Do I need a board bag for a roof rack?
Not strictly, but it’s recommended for anything beyond a quick local trip. A board bag protects against road debris, UV exposure, and strap pressure on the rails. For highway driving, the combination of a proper rack and a board bag significantly reduces the risk of damage.
Is it legal to transport a surfboard on a car roof in Australia?
Yes, provided the board is properly secured and doesn’t project beyond legal limits without appropriate warning flags. Queensland law requires all loads to be safely restrained. Fines for unsecured loads start at $200 or more, and an unsecured load can void your vehicle insurance.
Should I remove fins before transport?
Yes, whenever possible. Fins puncture board bags, damage adjacent boards in coffin bags, and can scratch vehicle interiors or trailer walls. Both Qantas and Virgin Australia recommend fin removal for checked surfboards. The same applies to road transport.
Why does my airline accept my board but the shuttle won’t?
Airlines have much larger cargo holds than shuttle coach trailers. Qantas accepts boards up to 277 cm. Con-X-ion’s shuttles cap at 183 cm. This mismatch means you need to plan both the air and ground legs of your journey separately and confirm size limits for each.
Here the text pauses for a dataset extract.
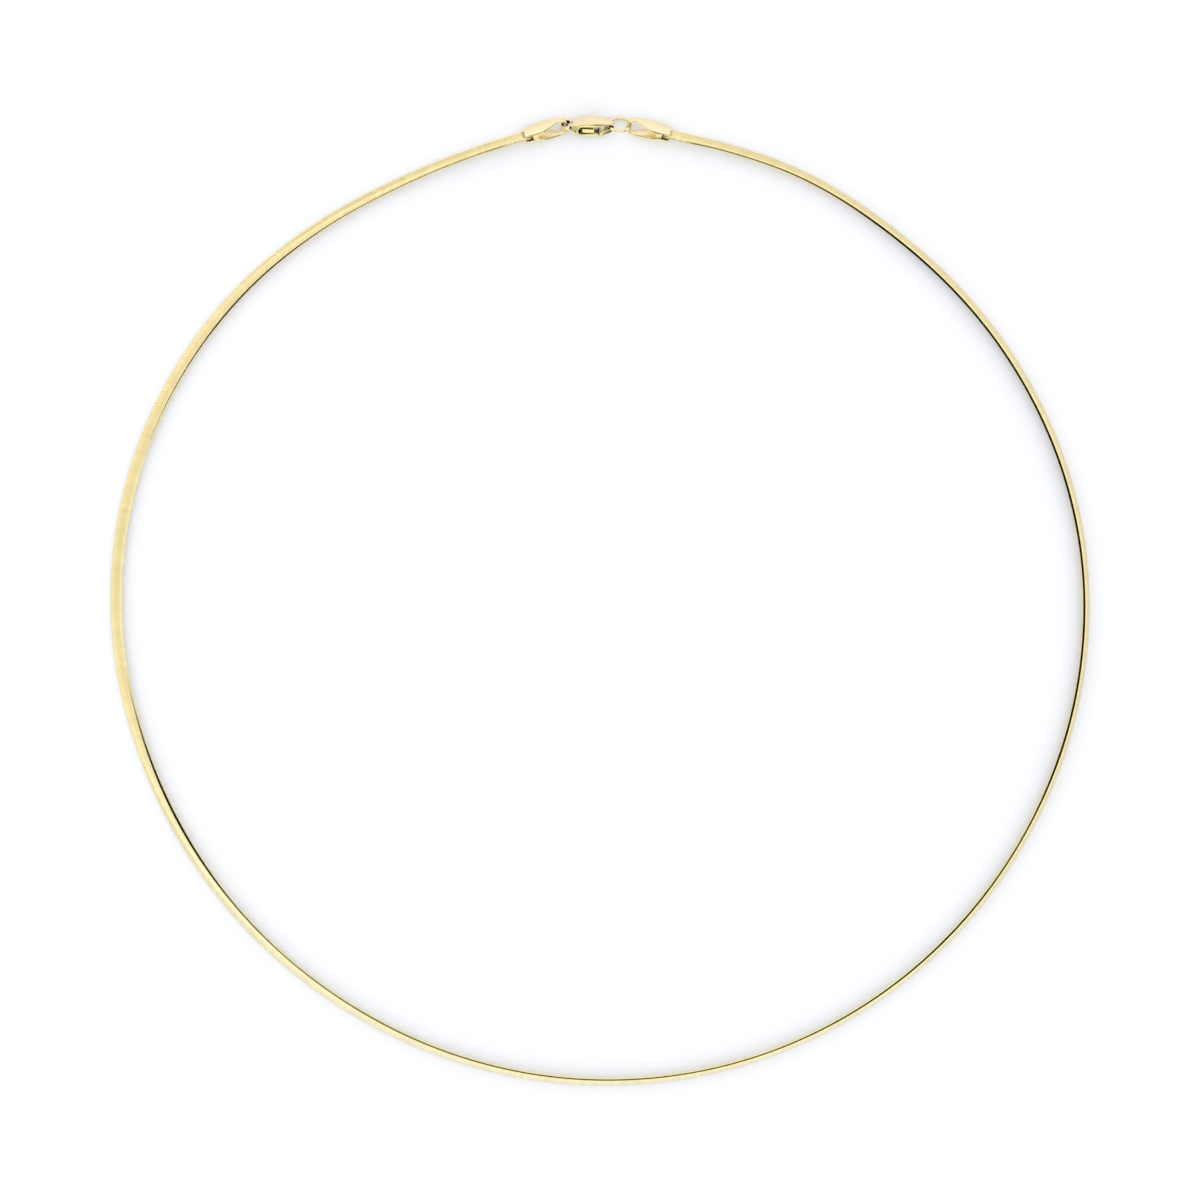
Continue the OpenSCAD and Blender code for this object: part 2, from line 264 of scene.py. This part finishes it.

How much does it cost to fly with a surfboard in Australia?
Fees vary by airline and change frequently. Some carriers include surfboards in standard checked baggage. Others charge $50 to $150 or more per leg. Always verify the current policy for your specific airline, route, and aircraft type before booking.
What’s the difference between a board bag and a coffin bag?
A board bag holds a single surfboard with padding. A coffin bag is a larger travel bag designed to hold two to four boards, plus wetsuits and accessories. Coffin bags are heavier and bulkier, which affects both airline weight limits and ground transport capacity. Always quote the coffin bag’s packed dimensions when arranging transport.